Regular roars and solid white lines had told me from a long way off that Wolf Beach was pretty surfy. However, as I'd hoped, I was able to tuck into the lee of the little spit at the northwest end where it was a bit more sheltered. By running a mini relay race (which is quite intense when you're the only participant) I got the boat and cargo up the beach without losing anything to the greedy waves.
Since the late afternoon sun was shining and I was in sole possession of the beautiful beach, I stripped off to let my body breathe after a day in paddling gear. I hung my wet stuff to dry on the driftwood windbreak built by previous visitors.
As I filled my water bags from the creek that cut a ditch through the sand to the sea, I found fresh wolf tracks.
With unlimited water available, I showered before dinner. Very civilized.

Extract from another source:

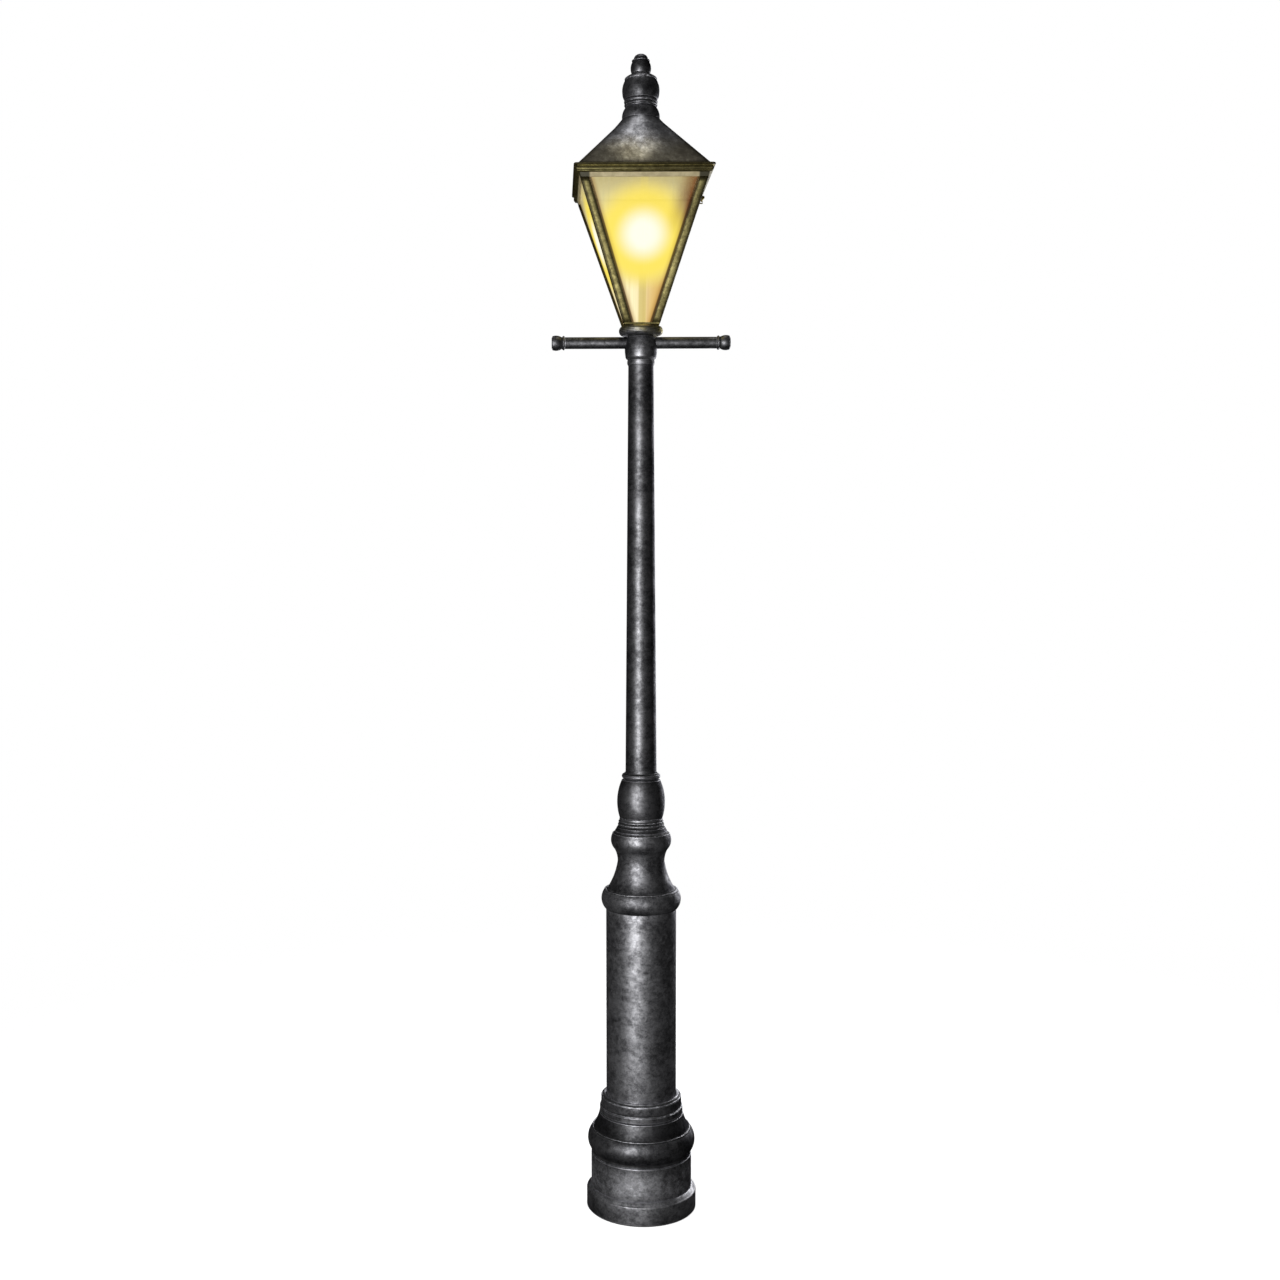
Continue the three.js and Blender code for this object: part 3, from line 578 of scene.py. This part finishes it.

However, I appeared to have left my tux at home in the same duffel as my stove fuel, so I had to wear fleece to dinner. Fortunately, the ambiance at the self-serve seaside restaurant was casual, so I got a seat (on a log) and enjoyed stuffed tortellini, followed by pieces of mint filled chocolate.
Well exercised, well fed, clean and secure in the knowledge I was well above high tide, I fell asleep to the lullaby of breaking surf.